On the web, we could easily store the token of the user on a successful response from the API by setting a property on the localStorage object and then emitting the receiveLogin action. However, on native this cannot be done as the storage system is asynchronous. Here we’d have to tell the system to store the token, wait for it to return and then fire the receiveLogin action. Or we could skip the waiting and just assume all goes well (which is often not the best strategy). Retrieving data presents similar issues. When the application is loaded, we have to check if a token is stored and, if there is, retrieve it and set it in the initial state. Since the asynchronous storage doesn’t return our token immediately, we have to wait for it. This causes our application to be in a signed out state at first, until the token is returned by the storage and set to the state by emitting a separate action. In many applications this would result in the user being redirected to the sign in page at first before being redirected again to the content, which is not what we want.

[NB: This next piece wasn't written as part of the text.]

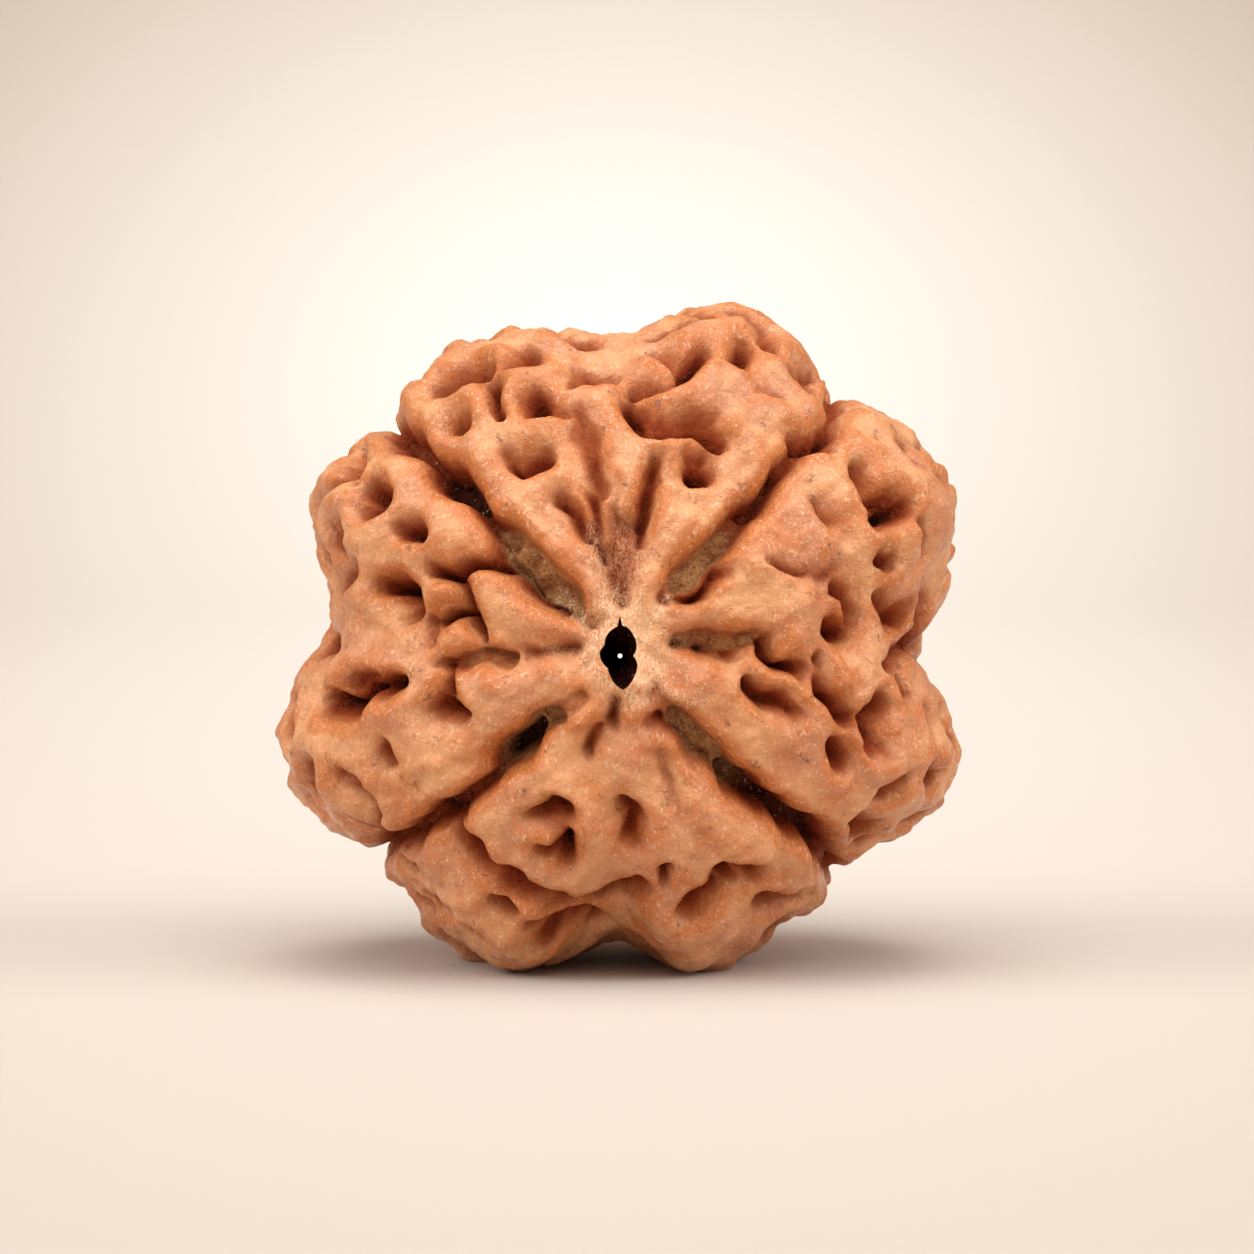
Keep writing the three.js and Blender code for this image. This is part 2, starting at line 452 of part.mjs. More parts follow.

Writing this logic is not impossible, but difficult to get right and we’d rather avoid it if we can, don’t we? This is where redux-persist comes in. Redux-persist is an npm package which allows you to store (parts of) your redux state into a number of different storage engines (among which local storage and async storage). By doing this, we can retrieve the stored state as soon a new session is started and from thereon it is as simple as just working with Redux.
In conclusion
Using the tools described above, we can build applications for both web and native platforms without having to write 3 (or more) separate projects. Although it still requires some platform specific code, namely the views, we can share the majority of our business logic between them. Compared to “write once, publish anywhere” platforms (like Cordova), React is a great choice as it allows you to build apps without webviews and the overhead caused by them.